As Jeff Hartman wrote on Tuesday, it is kind of foolish to make a big deal out of anything Porter says about his stable of outside linebackers in August, especially when you consider how 2016 unfolded, with Harrison stepping in mid-season and performing as if time and age didn't matter.

But what if time and age do matter?

I'm not referring to Harrison, but rather Watt, who, again has drawn about as many raves by this point in his career as center Maurkice Pouncey did during his rookie training camp seven years ago.

Pouncey jumped right in and started for a Steelers offensive line that needed all of the studs it could handle. And not only did he quickly emerge as the team's best lineman; he was considered the best center in the league before his rookie season was even over.
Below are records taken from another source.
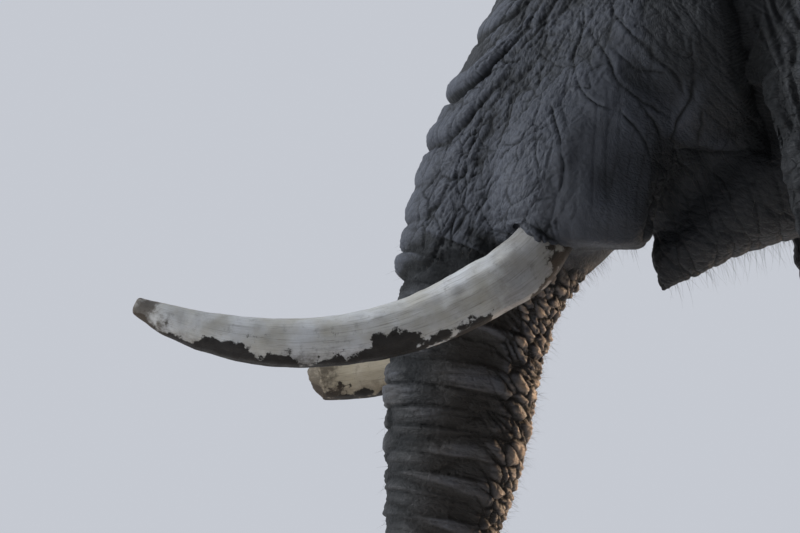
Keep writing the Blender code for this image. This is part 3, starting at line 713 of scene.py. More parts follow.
def body_folds(skin):
    """The net of creases over the body and legs, with long folds at the neck, shoulder, knees and ankles."""
    x, y, z = skin.points.T
    above_sole = smoothstep(0.0, 0.05, z)
    body = np.clip(1 - skin.face - skin.mask["ear"], 0, 1) * above_sole
    patch = 0.45 + 0.55 * smoothstep(-0.5, 0.5, noise(skin.points * 1.6, 71))
    neck = np.clip(skin.mask["neck"] + 0.5 * bump(y, EYE_Y + 1.05, 0.5) * skin.mask["body"], 0, 1)
    leg = np.clip(skin.mask["foreleg"] + skin.mask["hindleg"], 0, 1)
    joint = np.clip(bump(z, 0.80, 0.30) + bump(z, 0.24, 0.14) + 0.5 * bump(z, 1.25, 0.35), 0, 1)
    thigh = skin.mask["body"] * smoothstep(0.6, 1.5, y) * bump(z, 1.75, 0.6)
    down_neck = (x, y - 0.25 * (skin.z - 1.6), skin.z)
    skin.cracked(body * patch, (x, y, z), (0.075, 0.075, 0.13), 0.0042, 41, 0.7, 0.08, 0.4, 0.25)
    skin.cracked(body, (x, y, z), (0.034, 0.034, 0.050), 0.0030, 43, 0.8, 0.12, 0.4, 0.25)
    skin.cracked(neck, down_neck, (0.5, 0.085, 0.55), 0.0130, 47, 0.8, 0.12, 0.35, 0.5)
    skin.cracked(leg * joint * above_sole, (x, y, z), (0.30, 0.30, 0.050), 0.0075, 53, 0.8, 0.12, 0.4, 0.45)
    skin.cracked(thigh, (x, y + z * 0.35, z), (0.4, 0.11, 0.5), 0.0080, 59, 0.8, 0.10, 0.4, 0.35)


def ear_folds(skin):
    """Branching veins, folds fanning out from the ear's root and a fine net."""
    ear = skin.mask["ear"]
    back, up = skin.y - (EYE_Y + 0.42), skin.z - (EYE_Z + 0.15)
    far = np.sqrt(back**2 + up**2)
    fan = ear * smoothstep(0.10, 0.45, far) * 0.8
    front = ear * smoothstep(EYE_Y + 0.66, EYE_Y + 0.42, skin.y)
    upright = (skin.x, skin.y + 0.22 * skin.z, skin.z)
    near = np.clip(ear * smoothstep(0.50, 0.12, far) + front, 0, 1)
    spokes = (np.arctan2(up, back), far, skin.x * 0)
    skin.cracked(fan, spokes, (0.16, 0.42, 1), 0.0036, 61, 0.9, 0.12, 0.5, 0.15)
    skin.cracked(near, upright, (0.3, 0.045, 0.5), 0.0070, 67, 0.9, 0.10, 0.3, 0.5)
    skin.cracked(ear, skin.points.T, (0.05, 0.034, 0.034), 0.0024, 71, 0.8, 0.14, 0.4, 0.2)


# ---------------------------------------------------------------- named folds of the face, and the eyelids

# lines as knots in centimetres (behind, above) the eye's middle
EAR_GAP = [(23.5, 4), (25.5, -12), (28, -24), (32, -34), (35.5, -46)]  # between the cheek and the ear
MOUTH_GAP = [(12, -40), (11.5, -48), (10.5, -55), (9.5, -60), (8.5, -65)]  # between the sheath and the jaw

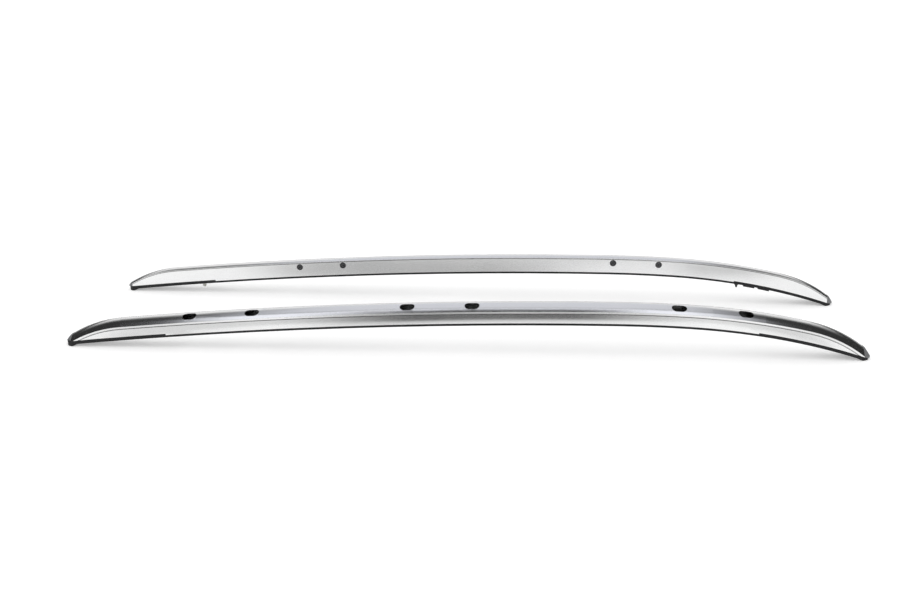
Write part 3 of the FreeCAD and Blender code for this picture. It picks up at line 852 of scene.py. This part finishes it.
@dataclass
class Studio:
    """Plain pale floor, white surroundings, broad overhead lights and cards about the rails that
    paint darker reflections.

    Args:
        floor_size: width of the square floor, in metres.
        floor_colour: the floor's colour.
        floor_roughness: the floor's roughness.
        dust_colour: colour of the floor's paler patches.
        dust_size: size of these patches, in metres.
        dust_contrast: contrast of these patches.
        seen_glow: glow of the floor where it is seen directly.
        mirrored_glow: glow of the floor in reflections.
        fill: even light from all around.
        horizon: brightness of the horizon in reflections, across the rails.
        sides: brightness of the horizon in reflections, beyond the rails' ends.
        sides_from: how far along X a reflection points where the sides begin.
        sides_full: how far along X it points where they are full.
        upper_dark: brightness of the room above in reflections.
        dark_from: how far up a reflection points where the horizon begins to darken.
        dark_to: how far up it points where only the dark room is left.
        sheets: the lights overhead and the cards that paint darker reflections.
    """

    floor_size: float = 30.0
    floor_colour: Colour = (0.90, 0.90, 0.90)
    floor_roughness: float = 0.9
    dust_colour: Colour = (0.92, 0.92, 0.92)
    dust_size: float = 0.9
    dust_contrast: float = 0.4
    seen_glow: float = 0.34
    mirrored_glow: float = 0.27
    fill: float = 0.86
    horizon: float = 0.90
    sides: float = 0.06
    sides_from: float = 0.35
    sides_full: float = 0.85
    upper_dark: float = 0.02
    dark_from: float = 0.06
    dark_to: float = 0.30
    sheets: tuple[Sheet, ...] = (
        Sheet("middle_light", 1.72, Ramp(-1.50, -0.80, 0.70, 1.40), Ramp(-0.5, 0.3, 2.2, 3.2), 0.74,
              mirrored=COOL_LIGHT),
        Sheet("back_light", 1.74, Ramp(-3.9, -2.7, 2.1, 3.2), Ramp(0.6, 2.6, 5.5, 6.5), 0.95),
        Sheet("front_light", 1.70, Ramp(-1.45, -1.15, 0.80, 1.50), Ramp(-1.6, -1.2, -0.25, 0.0), 1.14,
              mirrored=COOL_LIGHT),
        # Painted reflection: front_shade is a dim patch in the plane of the front light that only
        # reflections show.
        Sheet("front_shade", 1.68, Ramp(-0.95, -0.30, 0.35, 0.65), Ramp(-1.7, -1.5, -0.35, -0.22),
              0.04, lights=False),
        # Painted reflections and painted shade: the cards on the floor are darker patches that only
        # reflections show, which darken the rails' sides where they mirror the floor.
        Sheet("front_card", 0.0015, Ramp(-0.48, -0.12, 0.25, 0.62), Ramp(-0.58, -0.42, -0.34, -0.29),
              0.12, lights=False),
        Sheet("rail_card", 0.001, Ramp(-0.95, -0.75, 0.75, 0.95), Ramp(-0.41, -0.35, -0.31, -0.25),
              0.74, lights=False),
        Sheet("middle_card", 0.001, Ramp(-0.72, -0.40, 0.0, 0.40), Ramp(-0.22, -0.12, -0.01, 0.08),
              0.47, lights=False),
        Sheet("side_card", 0.001, Ramp(0.48, 0.63, 0.69, 0.84), Ramp(-0.23, -0.14, -0.12, -0.03),
              0.55, lights=False),
    )

    def build(self) -> None:
        """Make the floor, the sheets and the surroundings."""
        self.make_floor()
        for sheet in self.sheets:
            sheet.build()
        self.make_world()

    def make_floor(self) -> None:
        """Make a broad matt floor at Z = 0 that keeps soft shadows."""
        mesh = bmesh.new()
        bmesh.ops.create_grid(mesh, x_segments=2, y_segments=2, size=self.floor_size / 2)
        floor = linked(mesh, "floor")
        material, nodes, shader = start_material("floor_white")
        dust = place_group(nodes, "clouding", Size=self.dust_size, Contrast=self.dust_contrast)
        nodes.feed(shader, "Base Color", nodes.mix(
            dust.outputs["Patches"], rgba(self.floor_colour), rgba(self.dust_colour)))
        nodes.feed(shader, "Roughness", self.floor_roughness)
        nodes.feed(shader, "Specular IOR Level", 0.0)
        path = nodes.add("ShaderNodeLightPath")
        seen = nodes.maths("MULTIPLY", path.outputs["Is Camera Ray"], self.seen_glow)
        mirrored = nodes.maths("MULTIPLY", path.outputs["Is Glossy Ray"], self.mirrored_glow)
        glow = nodes.add("ShaderNodeEmission", Color=rgba(WHITE),
                         Strength=nodes.maths("ADD", seen, mirrored))
        both = nodes.add("ShaderNodeAddShader")
        nodes.feed(both, 0, shader.outputs[0])
        nodes.feed(both, 1, glow.outputs[0])
        nodes.feed(nodes.tree.nodes["Material Output"], "Surface", both.outputs[0])
        floor.data.materials.append(material)

    def make_world(self) -> None:
        """Make even fill light and, for reflections, a pale horizon below a darker room."""
        world = bpy.data.worlds.new("surroundings")
        world.use_nodes = True
        bpy.context.scene.world = world
        nodes = NodeTree(world.node_tree)
        background = world.node_tree.nodes["Background"]
        place = nodes.add("ShaderNodeTexCoord")
        split = nodes.add("ShaderNodeSeparateXYZ", Vector=place.outputs["Generated"])
        sideways = nodes.smooth(nodes.maths("ABSOLUTE", split.outputs["X"]), self.sides_from,
                                self.sides_full)
        level = nodes.mix(sideways, rgba((self.horizon,) * 3), rgba((self.sides,) * 3))
        upward = nodes.smooth(split.outputs["Z"], self.dark_from, self.dark_to)
        room = nodes.mix(upward, level, rgba((self.upper_dark,) * 3))
        path = nodes.add("ShaderNodeLightPath")
        glossy = nodes.mix(path.outputs["Is Glossy Ray"], rgba((self.fill,) * 3), room)
        seen = nodes.maths("MAXIMUM", path.outputs["Is Camera Ray"],
                           path.outputs["Is Transmission Ray"])
        nodes.feed(background, "Color", nodes.mix(seen, glossy, rgba(WHITE)))


@dataclass
class Camera:
    """Camera at the photograph's viewing angle, for a 920 by 613 image.

    Args:
        focal_px: focal length in pixels.
        image_width: width of the image in pixels.
        down_deg: how far it looks down.
        turn_deg: how far it turns to the right of +Y.
        roll_deg: how far it leans about its own axis.
        place: where it stands, in metres.
        sensor_mm: width of its sensor.
        nearest: the nearest distance that it sees, in metres.
        farthest: the farthest distance that it sees, in metres.
    """

    focal_px: float = 1104.0
    image_width: float = 920.0
    down_deg: float = 19.592
    turn_deg: float = -4.911
    roll_deg: float = -0.552
    place: tuple[float, float, float] = (0.202, -2.481, 0.9225)
    sensor_mm: float = 36.0
    nearest: float = 0.05
    farthest: float = 100.0

    def build(self) -> None:
        """Make the camera and use it."""
        down, turn, roll = (math.radians(a) for a in (self.down_deg, self.turn_deg, self.roll_deg))
        forward = Vector((math.sin(turn) * math.cos(down), math.cos(turn) * math.cos(down),
                          -math.sin(down)))
        level = Vector((math.cos(turn), -math.sin(turn), 0.0))
        upright = level.cross(forward)
        right = level * math.cos(roll) + upright * math.sin(roll)
        up = upright * math.cos(roll) - level * math.sin(roll)
        data = bpy.data.cameras.new("camera")
        data.sensor_width = self.sensor_mm
        data.lens = self.focal_px / self.image_width * self.sensor_mm
        data.clip_start = self.nearest
        data.clip_end = self.farthest
        camera = bpy.data.objects.new("camera", data)
        bpy.context.scene.collection.objects.link(camera)
        axes = Matrix((right, up, -forward)).transposed().to_4x4()
        camera.matrix_world = Matrix.Translation(self.place) @ axes
        bpy.context.scene.camera = camera


def main() -> None:
    """Build the camera, the studio and both rails."""
    logging.basicConfig(level=logging.INFO, format="%(message)s")
    bpy.context.scene.view_settings.view_transform = "Standard"
    Camera().build()
    Studio().build()
    finishes = Finishes()
    for side in Side:
        RoofRail(side, finishes).build()


if __name__ == "__main__":
    main()
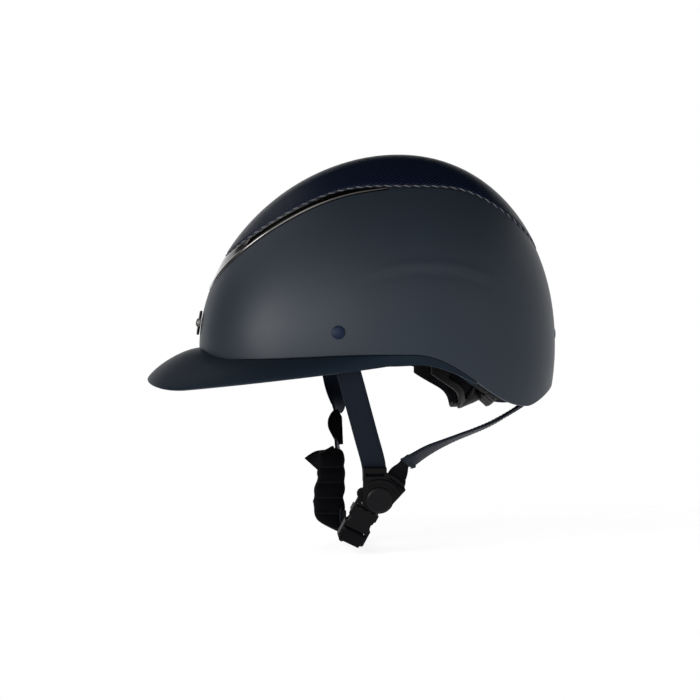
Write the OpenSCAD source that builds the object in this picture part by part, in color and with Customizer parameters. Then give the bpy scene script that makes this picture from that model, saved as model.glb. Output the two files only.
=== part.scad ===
// Riding helmet with a moulded peak, an inlaid top panel, a vented front crescent,
// a dial-fitted cradle and a four-point harness. Millimetres.
// The wearer looks along -Y, +X is the wearer's left and +Z is up.
// The origin is the centre of the head opening, level with the front of the rim.

/* [Shell] */
// Length of the shell from its crown to its front
front_len = 152.5; // [150:0.5:156]
// Length of the shell from its crown to its back
rear_len = 122; // [119:0.5:126]
// Half of the shell's width
half_w = 106; // [104:0.5:109]
// Height of the dome over its widest level
dome_h = 146.5; // [143:0.5:150]
// Thickness of the shell
shell_wall = 3; // [2.6:0.1:3.4]
// Depth of the seat that the top panel lies in
seat_depth = 1.3; // [1.2:0.1:1.5]

/* [Rim] */
// Level of the rim beside the ears
rim_z = 2.5; // [0:0.5:5]
// Depth of the dip behind the ears
dip = 38.5; // [30:0.5:42]
// Rise of the rim at the nape over the dip
nape_rise = 16; // [10:1:20]

/* [Top panel] */
// How far under the crown the panel's edge lies over the ears
panel_depth = 26.1; // [23.5:0.2:29.5]
// Fall of the panel's edge towards the front
panel_front_drop = 50.4; // [46:0.2:54]
// Fall of the panel's edge towards the back
panel_rear_drop = 45.4; // [42:0.2:49]
// Thickness of the panel
panel_wall = 1.8; // [1.5:0.1:2.2]
// Diameter of the cord along the panel's edge
piping_d = 1.8; // [1.4:0.1:2]

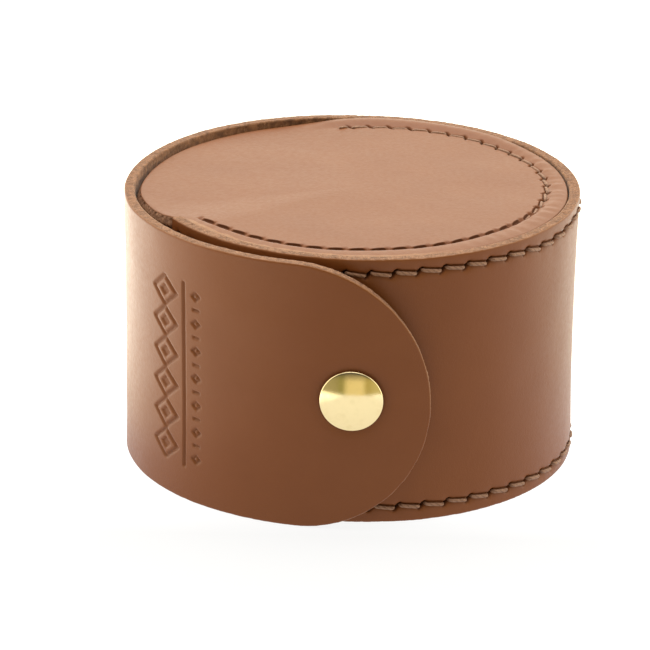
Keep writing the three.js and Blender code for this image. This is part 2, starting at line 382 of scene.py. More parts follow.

If you can call a center a phenom, Pouncey was the last Steelers rookie to earn that distinction.

As for rookie defensive phenoms, even Troy Polomalu had trouble cracking the starting lineup on his first try at professional football back in 2003.

Believe it or not, defensive rookie phenoms are a thing. No, not for the Steelers, but you look around the league each year, and you'll find a few first-year guys who are really tearing it up and letting their natural athleticism and football instincts run wild on opposing offenses.

Unfortunately, in Pittsburgh, it has been a tradition for youngsters to sit on the sidelines and learn the sophisticated defense before finally getting elevated to the top of the depth chart.

At least that's how it used to be under former defensive coordinator Dick DeBeau.

As for current defensive coordinator Keith Butler, he has relaxed that stance a bit and is more inclined to let his young charges step in and play right away, as evidenced by the starting roles rookies Artie Burns, Sean Davis and Javon Hargrave each earned as 2016 evolved.

A lot of this was/is out of necessity and an outgrowth of trying to rebuild what was once a legendary defense under his predecessor.

But that's kind of the point.

If Watt's performance dictates it, why shouldn't he be allowed to jump right in as a rookie and not only start, but play the vast-majority of defensive snaps in 2017?

Yes, I know what Harrison did last year, but let's not forget why he had to be called from the bullpen, so to speak. It was because Jarvis Jones, the guy originally drafted to replace the released Harrison four years ago, wasn't getting the job done.

All I've heard from local beat writers who have been covering training camp this summer is that Watt is everything Jones wasn't. What that tells me is that it may have taken them one more first round pick than they wanted to spend, but the Steelers have likely found Harrison's permanent replacement.

True, Watt hasn't proven a thing so far, other than he looks impressive in August.

We don't know if he can consistently get after the quarterback, like Harrison did during the prime of his career, and even the past few seasons, when he recorded a combined 15.5 sacks after ending his brief retirement in September of 2014.

We don't know how well Watt can play the run, a part of Harrison's game he doesn't get nearly enough credit for.

But what if Watt really does have all the tools? What if he really is the real deal? What if he really is the all-too rare Steelers rookie defensive phenom?

Would it be fair for him to lose snaps to a 39-year old player (even if that player is the team's all-time sack leader)?

Perhaps you think Watt needs to earn his playing-time, but why?

Isn't it about putting the best 11 players on the field?

Isn't it about winning?

Going by his performance in 2016, Harrison still has a lot left in the tank.

But football is a young man's sport, and if T.J. Watt proves right away that he's a special kind of player, it shouldn't matter how much James Harrison has left in the tank.